Tails are sometimes docked on working stock to avoid work injuries in the field. The procedure should be performed by a vet at about 3 days of age, when the tail is still soft and the nerve endings in the tail have not yet closed.

The Australian Cattle Dog should not be confused with the Australian Stumpy Tail Cattle Dog, a square-bodied dog born with a naturally "bobbed" tail. The Stumpy strongly resembles the Australian Cattle Dog, but the ACD has a taller, leaner conformation.

The Australian Cattle Dog Temperament

Like many working dogs, Cattle Dogs have high energy levels and active minds. They need plenty of exercise and a job to do, so non-working dogs need to participate in dog sports, learning tricks, or other activities that engage their body and mind. Some individuals find repetitive training frustrating and dull, so owners should aim to make training sessions varied and more exciting in order to keep their dog interested. Cattle Dogs who do not receive the appropriate exercise and entertainment will invent their own, often destructive, activities. These dogs are, by nature, wary. They are naturally cautious, and grow more so as they age. Their cautious nature towards strangers makes them perfect guard dogs, when trained for this task.

The Australian Cattle Dog ranks 10th in Stanley Coren's The Intelligence of Dogs, being one of the brightest dogs ranked by obedience command trainability.

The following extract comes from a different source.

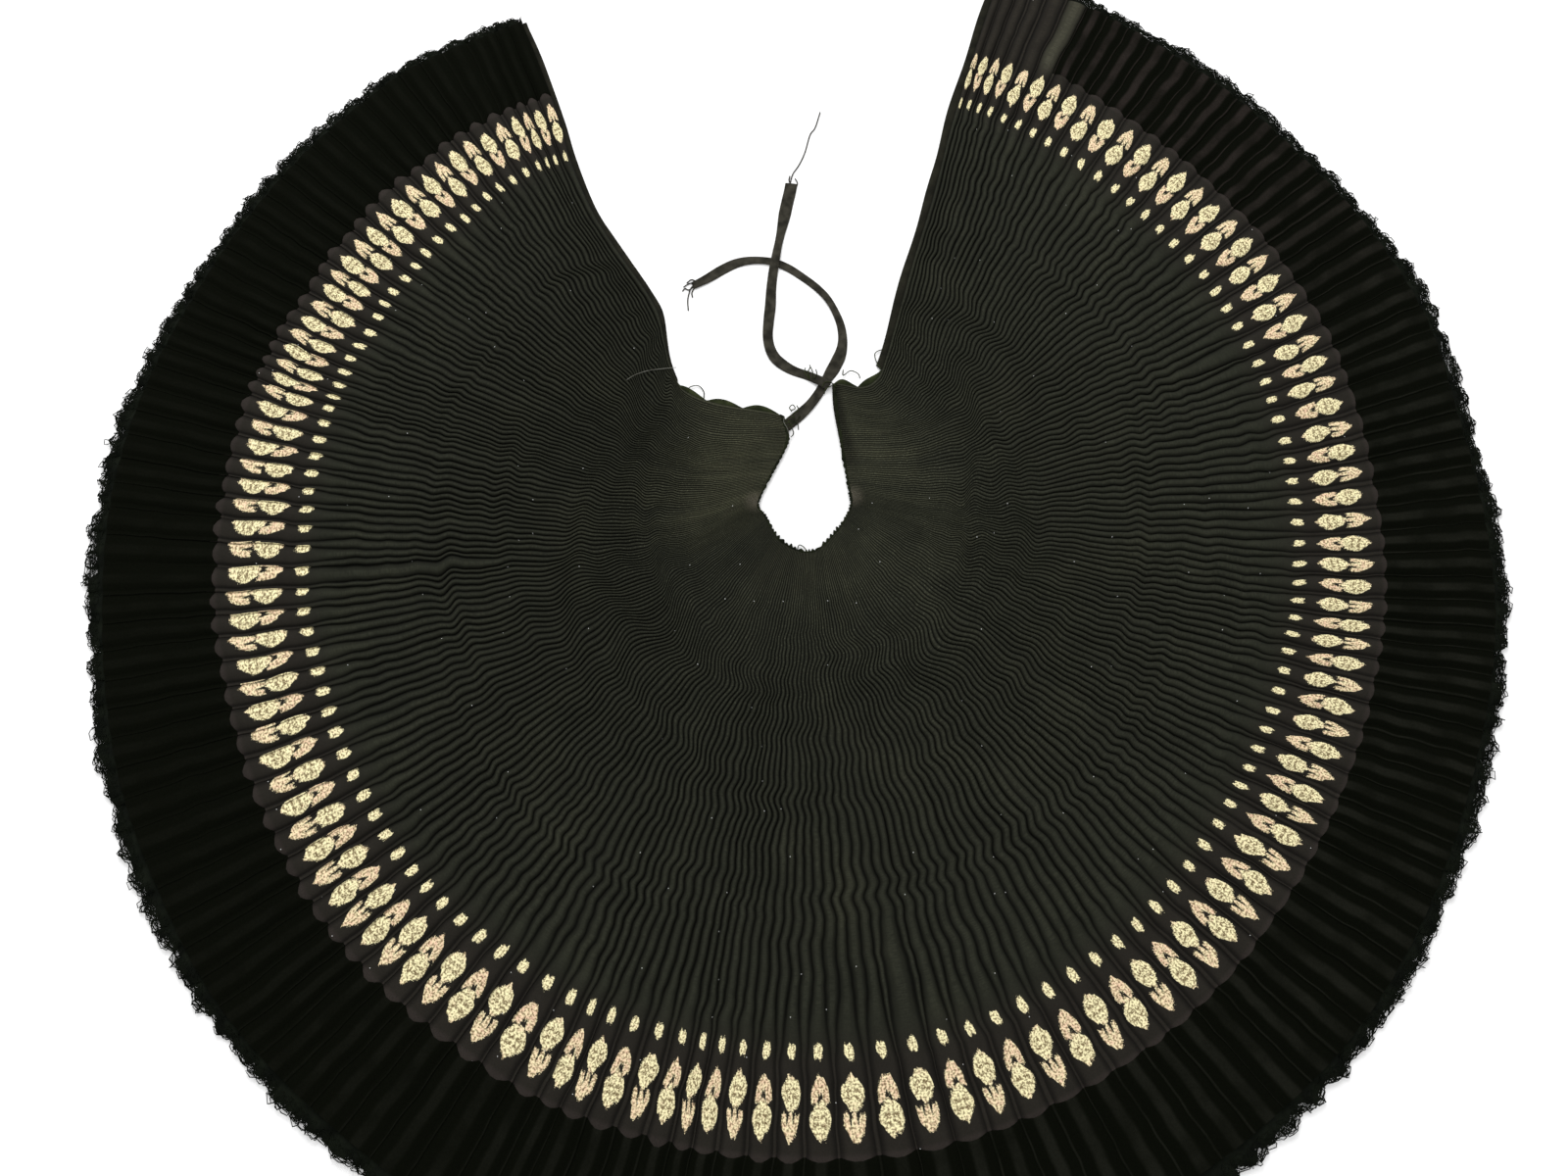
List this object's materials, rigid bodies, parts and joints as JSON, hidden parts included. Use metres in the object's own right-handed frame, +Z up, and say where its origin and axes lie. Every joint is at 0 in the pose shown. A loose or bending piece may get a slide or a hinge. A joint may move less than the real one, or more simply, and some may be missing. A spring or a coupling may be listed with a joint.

Cattle Dogs drive cattle by nipping at their heels or tails, but they have also been known to round up other animals.

To relieve the urge to nip, the Australian Cattle Dog can be encouraged to pick up and chew a toy or stick that is thrown for them. Any toy left with the Australian Cattle Dog needs to be extremely robust if it is to last.

The Australian Cattle Dog enjoys living with other dogs with whom it is familiar, working well in combination with other Cattle Dogs, Australian Kelpies, and Border Collies. Because of their plucky nature, the establishing of a pecking order can result in a few scuffles and bites.

It is important for an owner to quickly establish a hierarchy in which they are the dog's pack leader, otherwise the young Australian Cattle Dog may bond to a senior dog, rather than to its owner. Once this hierarchy is established however, the dog will bond very closely to its owner, or leader. The bond that this breed can create with its owner is very strong and will leave the dog feeling very protective towards the owner; typically resulting in the dog never being too far from the owner's side. If put in any situation where the dog feels threatened, and/or uncomfortable, it will usually resort to aggressiveness towards other, unknown dogs.

Australian Cattle Dog Lifespan

Based on a small sample of 11 deceased dogs, Australian Cattle Dogs have a median longevity of 11.7 years (maximum 15.9 yrs). The median longevities of breeds of similar size are usually between 11 and 13 years, so, assuming the 11 dogs were representative of the population, Australian Cattle Dogs appear to have a typical life span for a breed their size. Leading causes of death were cancer (27%) and cerebral vascular "stroke" (27%).

There is an anecdotal report of an Australian Cattle Dog (or a similar dog) named Bluey who lived 29.5 years, but the record is unverified. Bluey is reported to have been born in 1910. The first Australian Cattle Dog standard was written in 1902, only eight years before Bluey was born. It is not clear how closely Bluey resembled, or is related to, the breed as it now exists.

Common health problems

Australian Cattle Dogs, like other animals with young that are born white, have a higher incidence of deafness.

Common in Australian Cattle Dogs is an autosomal recessive eye blindness known as Progressive Retinal Atrophy. Cattle Dogs have the PRcd strain, or progressive rod-cone. This causes the rods and cones in the retina of the eye to deteriorate later in life, and the dog becomes blind. The disease can be spotted on a CERF eye exam later in life, but the best diagnosis is a blood test, developed by Optigen.

Dogs should also be checked for hip and elbow dysplasia. Based on a sample of 69 still-living dogs, the most common health issues noted by owners were musculoskeletal (spondylosis, elbow dysplasia, and arthritis) and reproductive (pyometra, infertility, and false pregnancy), and blindness.